The problem is due to a corner case timing condition in qedentv driver during netqueue delete operation that could lead to mismatch in indices within the interrupt generation logic on the adapter and impact receive traffic.

Resolution

This issue is fixed in qedentv driver version 3.11.7.0 and later releases, so this driver should be updated to a currently supported version available at the Broadom Support Portal, see KB 366685 for details .

Workaround:
Workaround would be to disable netqueues on qedentv interfaces. This can be done using driver module parameter as shown below. The example assumes there are four qedentv instances.

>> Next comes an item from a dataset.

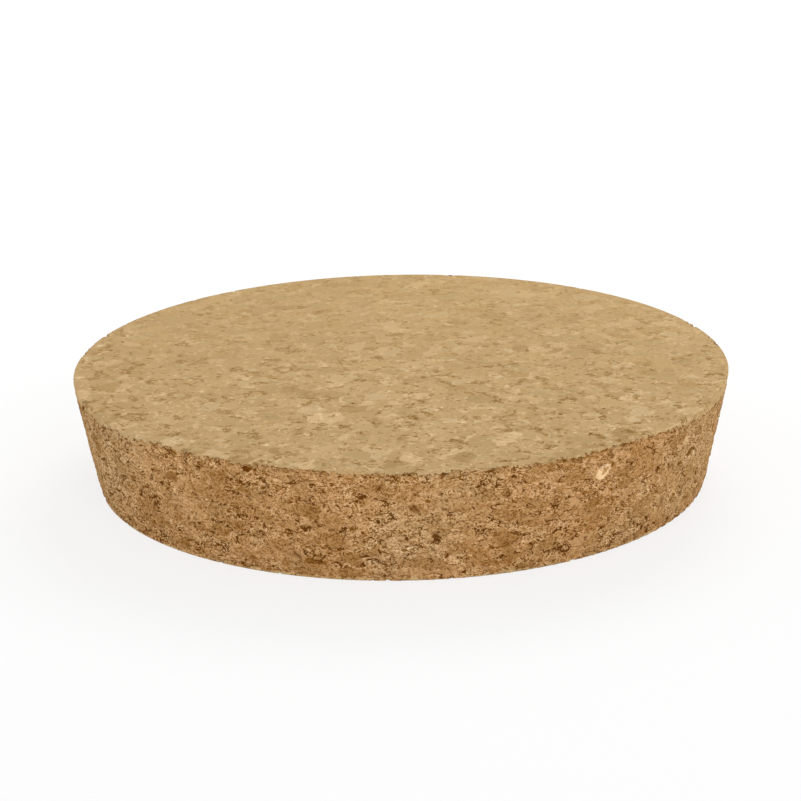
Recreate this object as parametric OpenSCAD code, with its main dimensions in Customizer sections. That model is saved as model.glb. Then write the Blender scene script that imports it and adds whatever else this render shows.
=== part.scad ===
// Cork lid: a tapered disc of agglomerated cork that plugs a wide jar mouth.
// It is pressed, cut and ground from one block, so it is one solid.
// The origin is the centre of the underside, and +Z points up out of the jar.

/* [Plug] */
// Widest diameter, just under the upper face
top_d = 115; // [80:1:180]
// Diameter of the underside, the end that goes into the jar, out to the line of the wall
bottom_d = 107; // [70:1:170]
// Height from the underside to the upper face
lid_h = 20; // [12:0.5:40]

/* [Edges] */
// Radius of the cut edge round the upper face
top_edge_r = 0.3; // [0.2:0.1:2]
// Radius of the rubbed edge round the underside
bottom_edge_r = 0.4; // [0.2:0.1:3]

/* [Pits in the wall] */
// Number of granules torn out of the wall at random by grinding
pit_count = 80; // [0:1:120]
// Width of the smallest torn granule
pit_w_min = 0.8; // [0.6:0.1:1.8]
// Width of the largest torn granule
pit_w_max = 2.2; // [1.9:0.1:5]
// Depth of a pit for each millimetre of its granule's width
pit_depth_rate = 0.3; // [0.1:0.05:0.5]
// Plain wall kept between the pits and each edge
pit_edge_gap = 1.6; // [0.5:0.1:4]
// Seed of the scatter of pits
pit_seed = 11; // [1:1:99]

/* [Granules] */
// Thickness of a granule for each millimetre of its width
granule_flatness = 0.6; // [0.4:0.05:1]
// Depth of a granule, front to back, for each millimetre of its width
granule_length = 0.85; // [0.6:0.05:1.2]

/* [Hidden] */

// Crumbled places on the upper edge: [degrees round the lid, granule width, depth of the bite]
EDGE_BITES = [
    [12, 1.8, 0.6], [47, 2.2, 0.7], [84, 1.4, 0.5], [119, 2.0, 0.6], [152, 1.5, 0.7],
    [177, 2.3, 0.6], [208, 1.6, 0.5], [214, 1.9, 0.6], [218, 2.4, 0.7], [225, 2.0, 0.7],
    [231, 2.6, 0.8], [237, 1.8, 0.6], [244, 1.8, 0.9], [277, 1.5, 0.7], [284, 1.6, 0.5],
    [296, 1.7, 0.5], [307, 2.0, 0.6], [313, 2.4, 0.7], [327, 1.9, 0.6], [342, 1.7, 0.6]
];
BITE_TILT = 45;      // a bite comes in half way between the face and the wall

// Weak places where larger granules have gone: [degrees round the lid, share of the height, width]
TORN_PLACES = [
    [228, 0.76, 1.9], [247, 0.85, 1.8], [250, 0.93, 1.3], [255, 0.09, 2.4], [266, 0.92, 1.4],
    [276, 0.38, 2.0], [277, 0.70, 1.7], [305, 0.87, 1.6], [319, 0.55, 1.8], [328, 0.59, 1.7],
    [331, 0.64, 1.5]
];
EDGE_FN = 64;

bottom_r = bottom_d / 2;

// The upper edge's radius trims its corner, so the wall's line runs out past the widest point
top_r = top_d / 2 + top_edge_r * (1 / tan((90 - atan2(top_d / 2 - bottom_r, lid_h)) / 2) - 1);
taper = atan2(top_r - bottom_r, lid_h);   // lean of the wall from the vertical

// From each corner of the section to where its edge radius starts
top_run = top_edge_r / tan((90 - taper) / 2);
bottom_run = bottom_edge_r / tan((90 + taper) / 2);

function wall_r(z) = bottom_r + (top_r - bottom_r) * z / lid_h;

// The point at this distance from a corner of the section, up the wall
function up_wall(x, z, run) = [x + run * sin(taper), z + run * cos(taper)];

function granule_size(width) = width * [granule_length, 1, granule_flatness];

// How far a turned granule reaches from its middle along X
function granule_reach(size, turn) = (
    abs(cos(turn.y) * cos(turn.z)) * size.x
    + abs(sin(turn.x) * sin(turn.y) * cos(turn.z) - cos(turn.x) * sin(turn.z)) * size.y
    + abs(cos(turn.x) * sin(turn.y) * cos(turn.z) + sin(turn.x) * sin(turn.z)) * size.z
) / 2;

// Half of the lid's section: flat faces, a leaning wall and two rounded edges
module section() {
    polygon([
        [0, 0],
        [bottom_r - bottom_run, 0],
        up_wall(bottom_r, 0, bottom_run),
        up_wall(top_r, lid_h, -top_run),
        [top_r - top_run, lid_h],
        [0, lid_h]
    ]);
    translate([bottom_r - bottom_run, bottom_edge_r]) circle(bottom_edge_r, $fn = EDGE_FN);
    translate([top_r - top_run, lid_h - top_edge_r]) circle(top_edge_r, $fn = EDGE_FN);
}

module blank() {
    rotate_extrude($fn = 180) section();
}

// An angular granule, with its nearest corner at this depth behind X = 0
module granule(width, depth, turn) {
    size = granule_size(width);
    translate([granule_reach(size, turn) - depth, 0, 0])
        rotate(turn) cube(size, center = true);
}

// One granule torn out of the wall, this share of the way up between its two edges
module pit(angle, share, width, turn) {
    z = pit_edge_gap + (lid_h - 2 * pit_edge_gap) * share;
    rotate(angle)
        translate([wall_r(z), 0, z])
        rotate([0, taper, 0])
        granule(width, pit_depth_rate * width, turn);
}

// Granules torn out at random, most of them small, and those gone from the weak places
module wall_pits() {
    at = rands(0, 1, 6 * pit_count, pit_seed);
    for (i = [0 : 1 : pit_count - 1])
        pit(
            360 * (i + at[6 * i + 5]) / pit_count,
            at[6 * i],
            pit_w_min + (pit_w_max - pit_w_min) * pow(at[6 * i + 1], 2),
            360 * [at[6 * i + 2], at[6 * i + 3], at[6 * i + 4]]
        );
    for (place = TORN_PLACES)
        pit(place[0], place[1], place[2], place[0] * [7, 3, 5]);
}

// Granules crumbled off the upper edge
module edge_bites() {
    for (bite = EDGE_BITES)
        rotate(bite[0])
            translate([top_r, 0, lid_h])
            rotate([0, -BITE_TILT, 0])
            granule(bite[1], bite[2], bite[0] * [3, 5, 7]);
}

module cork_lid() {
    color([0.71, 0.57, 0.38])
        difference() {
            blank();
            wall_pits();
            edge_bites();
        }
}

cork_lid();
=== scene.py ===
"""Cork lid: a tapered disc of agglomerated cork, its faces sanded and its wall ground rough."""

import math
from collections import namedtuple

import bpy
import numpy as np
from mathutils import Matrix, Vector
from mathutils.bvhtree import BVHTree


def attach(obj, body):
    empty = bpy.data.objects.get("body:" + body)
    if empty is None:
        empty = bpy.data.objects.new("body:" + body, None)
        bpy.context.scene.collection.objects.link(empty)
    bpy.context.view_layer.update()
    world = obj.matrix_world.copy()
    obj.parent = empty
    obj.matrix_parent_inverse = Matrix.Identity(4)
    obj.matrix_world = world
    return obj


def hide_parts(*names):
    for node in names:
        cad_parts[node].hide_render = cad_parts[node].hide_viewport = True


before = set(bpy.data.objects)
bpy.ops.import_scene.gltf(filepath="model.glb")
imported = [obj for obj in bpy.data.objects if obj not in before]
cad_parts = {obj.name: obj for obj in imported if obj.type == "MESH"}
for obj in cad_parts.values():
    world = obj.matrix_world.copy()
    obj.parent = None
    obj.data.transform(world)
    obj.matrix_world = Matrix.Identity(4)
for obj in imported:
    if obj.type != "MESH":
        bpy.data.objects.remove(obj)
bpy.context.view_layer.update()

MM = 0.001
NODE = "cork_lid"

# ---- Sizes, in millimetres, as on the CAD part ----
TOP_D = 115.0            # at the widest, just under the upper face
BOTTOM_D = 107.0         # across the underside
LID_H = 20.0
TOP_EDGE_R = 0.3
BOTTOM_EDGE_R = 0.4

# ---- The granules, in millimetres ----
COARSE = 3.6             # width of a large granule
FINE = 1.7               # width of a small one, which fills in between
CRUMB = 0.55             # width of the bits that grinding leaves on the wall
FIBRE = 0.27             # width of the torn fibres in a granule
FUZZ = 0.2               # width of the finest unevenness, too small for the mesh
FUZZ_HEIGHT = 0.05
CREVICE = 0.2            # widest gap between two granules
FLATNESS = 0.55          # height of a granule for each millimetre of its width

# ---- The mesh ----
COLUMNS = 1296           # round the wall
WALL_ROWS = 53
EDGE_ROWS = 3            # over each rounded edge
MAP_STRIPS = 3           # the wall lies in this many strips on the bake's map


def srgb(red, green, blue):
    """A colour as it shows on the screen, 0 to 255, for a shader socket."""
    def linear(c):
        c /= 255
        return c / 12.92 if c <= 0.04045 else ((c + 0.055) / 1.055) ** 2.4
    return (linear(red), linear(green), linear(blue), 1.0)


# ==== The section, from the middle of the upper face to the middle of the underside ====

BOTTOM_R = BOTTOM_D / 2
# The upper edge's radius trims its corner, so the wall's line runs out past the widest point
TOP_R = TOP_D / 2 + TOP_EDGE_R * (
    1 / math.tan((math.pi / 2 - math.atan2(TOP_D / 2 - BOTTOM_R, LID_H)) / 2) - 1)
TAPER = math.atan2(TOP_R - BOTTOM_R, LID_H)            # lean of the wall from the vertical
Row = namedtuple("Row", "r z lean run columns")
# lean is the angle of the surface's outward direction above the horizon. run is how far the row is
# past the nearer edge, measured along the surface: above 0 on the wall and below 0 on the faces.


def face_radii(rim_r, steps):
    """Radii of the rings on a flat face. steps are (columns, inner radius, rings down to it)."""
    radii, outer = [], rim_r
    for columns, inner, rings in steps:
        for i in range(rings):
            radii.append((outer + (inner - outer) * (i + 1) / rings, columns))
        outer = inner
    return radii


def edge_centre(corner_r, corner_z, edge_r, opening, side):
    """Centre of an edge's radius. opening is the angle inside the corner, side is 1 for upper."""
    run = edge_r / math.tan(opening / 2)
    return corner_r - run, corner_z - side * edge_r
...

[root@host:~] esxcfg-module -g qedentv
qedentv enabled = 1 options = ''
[root@host:~] esxcfg-module -s "num_queues=0,0,0,0 RSS=0,0,0,0" qedentv
[root@host:~] esxcfg-module -g qedentv
qedentv enabled = 1 options = 'num_queues=0,0,0,0 RSS=0,0,0,0'


Reboot system for settings to take effect and will apply to all NICs managed by the qedentv driver.

It should be noted that disabling netqueue will result in some performance impact. The magnitude of the impact will depend on individual workloads and should be characterized before deploying the workaround in production. However, in most cases, the performance impact is not noticeable.